As author/philanthropist/entrepreneur Rajiv Malhotra points out, while fringe activists in the West claim to be deconstructing their own countries, the truth is quite different. Federal power here is immense and there is little or no terrorism or infiltration compared to the enormous foreign activity in and around India.

Thus, Indian activists, drawn by the money and status of the foreign activist circuit, are misled by various gate-keepers to think their deconstruction of their own countries is equivalent to what American and European activists are doing. Nothing could be further from the truth.

Activism here is firmly under the control of the intelligence services, and the boundaries of discourse are ruthlessly maintained by the policing system known as political correctness, as well as by endless secret surveillance, whereby anyone who strays into genuinely subversive truth is immediately branded an anti-Semite or some such thing and sentenced to the cybergulag of irrelevance and obscurity.

This is made possible by the fact that, unknown to such brainwashed and servile activists, the entire web is the domain of thousands, if not tens of thousands of intelligence analysts, spies, instigators, sayanim, and ordinary snitches, who make sure that the apparent decentralized nature of the web is actually covertly controlled in a totalitarian mind-control system. That system encompasses everything from the corporate media giants to Hollywood, from academia to policy think-tanks, from the prestigious awards to the big publishing houses, from NGOs to social media.

And beyond all that of course, the very technology of control is firmly in the hands of closely interlocked mega corporations like Google, Facebook, Microsoft, Yahoo, and other internet giants, all of whom are part of the extra-governmental government, the supragovernment, of the spy agencies, as well as partnered with finance capitalism itself, centered in the US around the Federal reserve system (but more and more around the IMF and BIS), which controls the money supply, and thus the whole capital market and the life-blood of corporations.

The Balkanized India in the map above might seem like a good libertarian goal only if one were completely naive, ignorant of the context and history, or ill-intentioned. Indian history has been one long recitation of imperial expansion and contraction, interstate intrigue and betrayal, and foreign invasion, making trade difficult and dangerous, and forceful secession the last thing needed.

Now, in libertarian anarchy small states can join together for their defense, of course. And this is especially so if the individual states are constituted as republics and linked in a federated structure. But that is already the case in India, where the states are quite divergent and differentiated in structure, population, and functioning.

Those who make arguments for secession and balkanization thus betray their ignorance of contemporary India and her history.

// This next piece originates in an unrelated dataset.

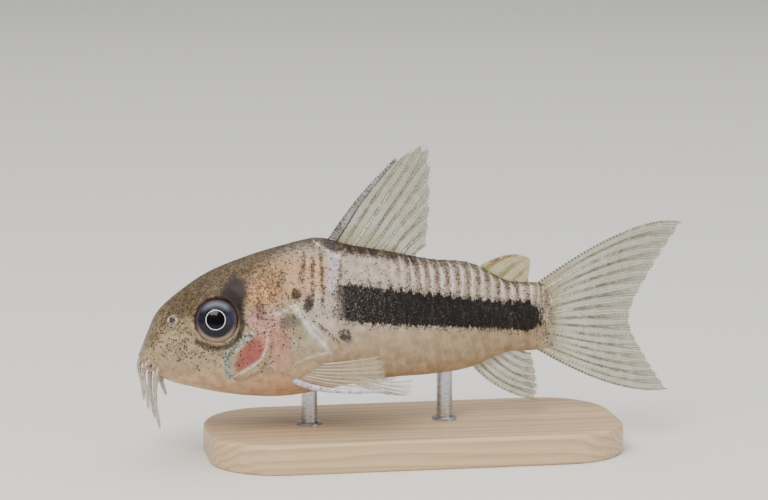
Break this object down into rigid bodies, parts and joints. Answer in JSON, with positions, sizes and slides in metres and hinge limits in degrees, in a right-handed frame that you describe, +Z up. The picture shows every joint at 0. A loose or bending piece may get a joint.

Some ideologues even claim that there was never an India until the British came along and that the unity of the country is a recent creation. This is Eurocentric fiction, generated by the academic left, beholden to the globalists, as anyone who knows Indian history will be aware. The subcontinent has been unified, more or less, many times, before the British.

The Moghul emperors Aurangzeb and Akbar were just two who brought nearly the whole of India under their rule. Aurangzeb was no doubt a murderous despot, but my point is not to endorse empire but to say that anyone who suggests there was no entity called India until the British came along has been brainwashed by colonial fantasists.

Before the Muslims, there were also Mauryas who united the whole subcontinent. And, even between these eras and before them, there is plenty of evidence to show that the subcontinent had a history of its own and was seen as a separate region from the rest of Asia, divided from it by the definite physical boundaries of the Himalayas and the Hindukush.

But most importantly, the objection to the break-up of the nation states, which some libertarians consider preferable, is that it can and will end up playing into the hands of the economic elites, who have been planning for it a long while.